I've a BGP question.
I've a router peering with a customer of mine, plain EBGP no MPLS, see following chain as example:


myrouterA --ebgp-- myrouterB --ebgp-- myrouterC --ebgp-- mycustomerA --ebgp-- mycustomer_BGP_worldwide_network


Among myrouterX I use EBGP with private AS, now I've mycustomerA router that in its BGP path is injecting me a private AS already present in my network and I'm getting routes discarded for that at the end of the chain.

I tried to use:

- remove_private_as on myrouterC towards my network in egress but it seems that it's able to remove only if there are private AS in the path and at the first not private it stops removing;

- as_override but it works only under a vrf environment and it's not the case

I'm wondering if you see another feasible solution...


Cheers

5 Replies 5

Peter Paluch
Cisco Employee
Cisco Employee

Hi James,

If your router C is running 15.1(2)T or newer, you can use neighbor remove-private-as all command which will replace all occurrences of a private ASN in the AS_PATH:

http://www.cisco.com/c/en/us/td/docs/ios-xml/ios/iproute_bgp/command/irg-cr-book/bgp-m1.html#wp3558926523

Or you could have your customer A configure its router toward your router C with neighbor allowas-in:

http://www.cisco.com/c/en/us/td/docs/ios-xml/ios/mpls/command/mp-cr-book/mp-m4.html#wp2021165699

Best regards,
Peter

Hi Peter,

the first option would be nice but once applied the router says that it's not possible to use it if you have a local private AS...

Cheers

Hi James,

Yeah, that's logical because then the AS_PATH would possibly remain empty which is not possible on eBGP peerings.

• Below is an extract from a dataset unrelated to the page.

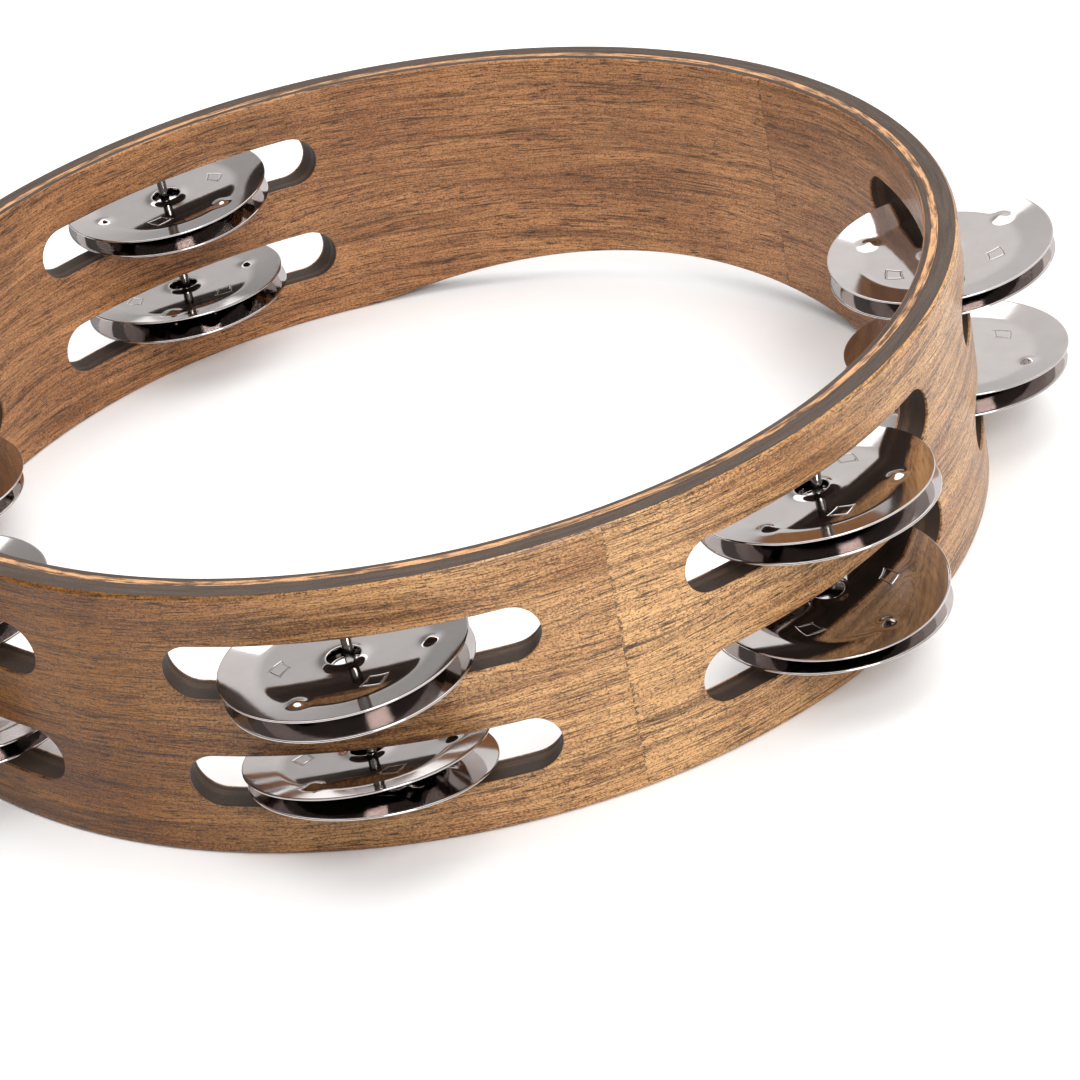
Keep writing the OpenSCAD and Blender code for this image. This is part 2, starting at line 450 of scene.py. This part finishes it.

I am wondering if a trick could be used with neighbor local-as using which you would act as a router of a different ASN to the customer. It would still need to be combined with remove-private-as but perhaps it would allow you to actually use the remove-private-as in the first place. The use of local-as would, however, necessitate a configuration change on the customer's router as your apparent ASN would change.

Best regards,
Peter

Hi Peter

tested the trick but no success, the same as before :-(

Cheers

Hi Jim,

I am sorry to hear that.

Unfortunately, I am afraid we are running out of options. The primary problem is that you are using a private ASN for a transit AS. Private ASNs were never meant to be used that way; they were intended to be used by end customers of single upstream SPs. By having a transit AS use a private ASN, we're now basically facing problems caused by a bad design.

The only option left, as far as I can see, is to use the neighbor allowas-in on those routers that are dropping the update because they see their own ASN in the AS_PATH.